The Horrors They Faced
Jan O'Herne
Jan O’Herne was born in 1923 at Bandoeng, in central Java. After the Japanese invasion of the NEI, she, her mother, and her two sisters were interned, along with thousands of other Dutch women and children,were taken to an abandoned barraks.In February 1944 a truck arrived at the camp, and all the girls 17 years and above were made to lineup . The ten most attractive, including Jan O’Herne, were selected by Japanese officers and told to pack a bag quickly. Seven of the girls (including O’Herne) were taken to an old Dutch colonial house at Selarang, some 47 kilometres from their camp. This house, which became known to the Japanese as ”The House of the Seven Seas“, was used as a military brothel, and its inmates were to become ”comfort women“.
Niyem
Niyem, who, at 10 years old was kidnapped and loaded into a truck full of other women destined for a military camp in West Java. She shared a small tent with two other girls, where soldiers openly raped them. "I was still so young," she is quoted by Janssen as saying. "Within two months my body was completely destroyed. I was nothing but a toy, as a human being I meant nothing, that's how it felt during the Japanese era." When Niyem managed to escape and return home two months later, her parents didn't recognize her: "I didn't dare tell anyone that I had been raped, I didn't want to hurt my parents.

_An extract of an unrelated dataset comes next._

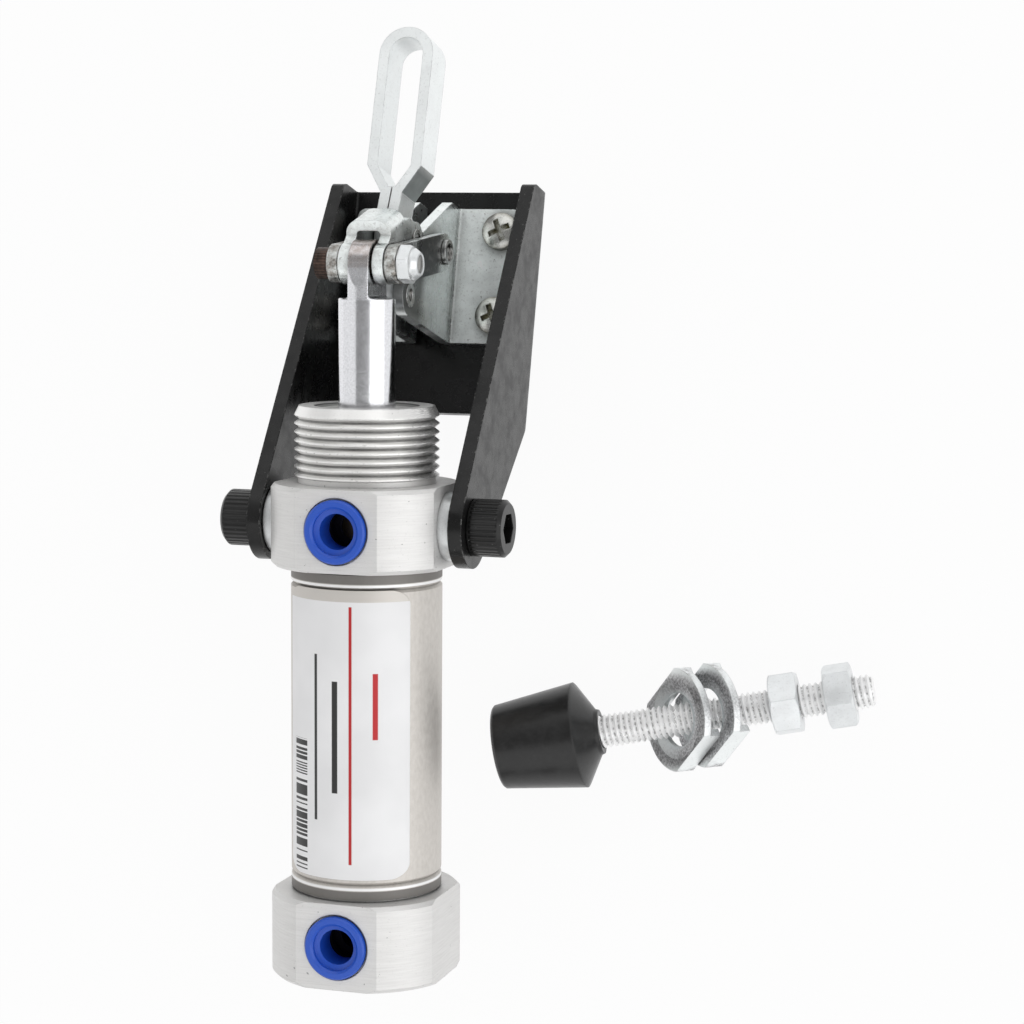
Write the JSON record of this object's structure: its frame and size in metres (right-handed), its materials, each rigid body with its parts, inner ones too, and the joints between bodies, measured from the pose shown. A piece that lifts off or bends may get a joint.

I was afraid that no one would want me, that I would be left out. But people still abused me by calling me a 'Japanese hand-me-down.' Because I had been gone so long, they suspected what had happened. It hurt me tremendously."
Mastia
Mastia, born 1927, Sumedang, West Java Mastia was taken from home by soldiers along with 15 other girls. While the others were forced into prostitution, a Japanese captain picked her from the group and commandeered her as his private comfort woman. For half a year, she lived as a forced concubine in his quarters, an Indonesian military aide standing guard at her door.